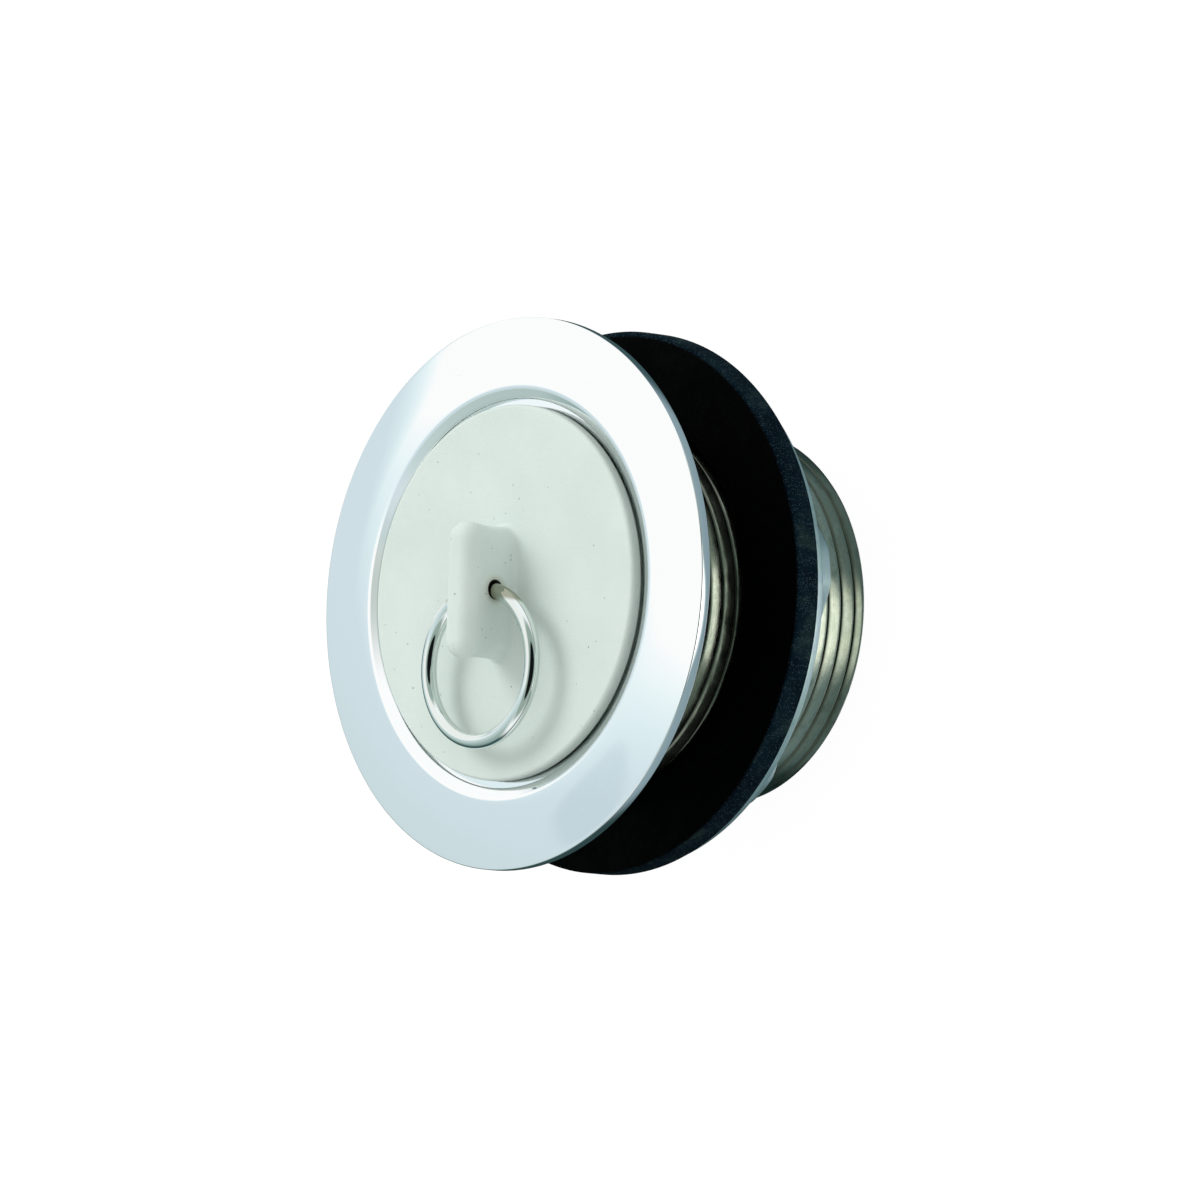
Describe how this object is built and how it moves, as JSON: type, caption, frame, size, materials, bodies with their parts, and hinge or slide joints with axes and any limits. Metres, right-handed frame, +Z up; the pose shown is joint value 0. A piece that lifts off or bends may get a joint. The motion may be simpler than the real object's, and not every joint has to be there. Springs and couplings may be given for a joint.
{
  "type": "sink strainer",
  "caption": "Flanged, threaded kitchen-sink waste with a strainer plate, a rubber plug on a pull ring, a sealing washer and a backnut.",
  "frame": {"origin": "centre of the tube's tail end, on the drain axis, on which the part stands", "axes": "+Z up the drain axis, from the tail end to the flange and plug; +X along the cross hole of the pull lug; the pull ring hangs towards -Y"},
  "size_m": [0.07, 0.07, 0.0486],
  "materials": {
    "body_chrome": "polished flange, plain plated thread",
    "grid_steel": "pressed stainless sheet",
    "plug_rubber": "off-white moulded rubber",
    "ring_chrome": "chromed round wire",
    "washer_rubber": "matt black rubber",
    "nut_zinc": "blue-passivated zinc plate"
  },
  "bodies": {
    "waste": {"waste_body": "body_chrome", "strainer_grid": "grid_steel"},
    "plug": {"stopper_plug": "plug_rubber"},
    "ring": {"pull_ring": "ring_chrome"},
    "washer": {"rubber_washer": "washer_rubber"},
    "nut": {"backnut": "nut_zinc"}
  },
  "joints": [
    {"name": "plug_lift", "type": "slide", "parent": "waste", "child": "plug", "axis": [0, 0, 1], "range_m": [0, 0.035]},
    {"name": "ring_swing", "type": "hinge", "parent": "plug", "child": "ring", "pos_m": [0, 0, 0.0437], "axis": [-1, 0, 0], "range_deg": [-6, 186]},
    {"name": "washer_slide", "type": "slide", "parent": "waste", "child": "washer", "axis": [0, 0, 1], "range_m": [-0.0104, 0.0128]},
    {"name": "nut_turn", "type": "hinge", "parent": "washer", "child": "nut", "pos_m": [0, 0, 0.0181], "axis": [0, 0, 1], "range_deg": [-1620, 1980]}
  ],
  "couplings": [
    {"joint": "washer_slide", "follows": "nut_turn", "m_per_rad": 0.00036749}
  ]
}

####################

[Directions for this task] Print the listing above in its entirety, with every line exact.

[Task response]
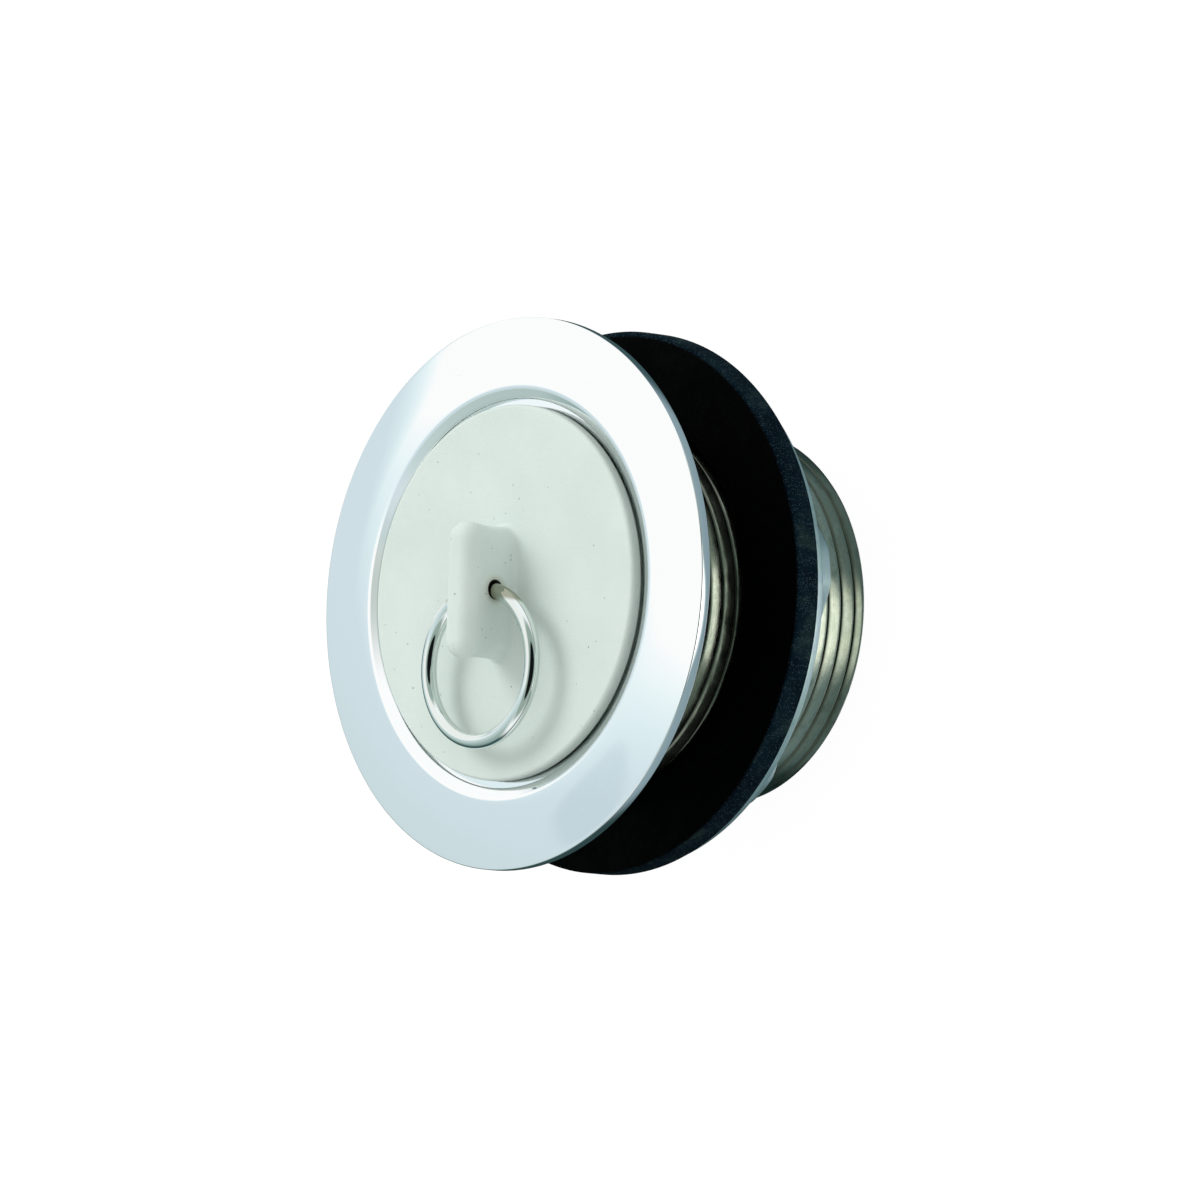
Describe how this object is built and how it moves, as JSON: type, caption, frame, size, materials, bodies with their parts, and hinge or slide joints with axes and any limits. Metres, right-handed frame, +Z up; the pose shown is joint value 0. A piece that lifts off or bends may get a joint. The motion may be simpler than the real object's, and not every joint has to be there. Springs and couplings may be given for a joint.
{
  "type": "sink strainer",
  "caption": "Flanged, threaded kitchen-sink waste with a strainer plate, a rubber plug on a pull ring, a sealing washer and a backnut.",
  "frame": {"origin": "centre of the tube's tail end, on the drain axis, on which the part stands", "axes": "+Z up the drain axis, from the tail end to the flange and plug; +X along the cross hole of the pull lug; the pull ring hangs towards -Y"},
  "size_m": [0.07, 0.07, 0.0486],
  "materials": {
    "body_chrome": "polished flange, plain plated thread",
    "grid_steel": "pressed stainless sheet",
    "plug_rubber": "off-white moulded rubber",
    "ring_chrome": "chromed round wire",
    "washer_rubber": "matt black rubber",
    "nut_zinc": "blue-passivated zinc plate"
  },
  "bodies": {
    "waste": {"waste_body": "body_chrome", "strainer_grid": "grid_steel"},
    "plug": {"stopper_plug": "plug_rubber"},
    "ring": {"pull_ring": "ring_chrome"},
    "washer": {"rubber_washer": "washer_rubber"},
    "nut": {"backnut": "nut_zinc"}
  },
  "joints": [
    {"name": "plug_lift", "type": "slide", "parent": "waste", "child": "plug", "axis": [0, 0, 1], "range_m": [0, 0.035]},
    {"name": "ring_swing", "type": "hinge", "parent": "plug", "child": "ring", "pos_m": [0, 0, 0.0437], "axis": [-1, 0, 0], "range_deg": [-6, 186]},
    {"name": "washer_slide", "type": "slide", "parent": "waste", "child": "washer", "axis": [0, 0, 1], "range_m": [-0.0104, 0.0128]},
    {"name": "nut_turn", "type": "hinge", "parent": "washer", "child": "nut", "pos_m": [0, 0, 0.0181], "axis": [0, 0, 1], "range_deg": [-1620, 1980]}
  ],
  "couplings": [
    {"joint": "washer_slide", "follows": "nut_turn", "m_per_rad": 0.00036749}
  ]
}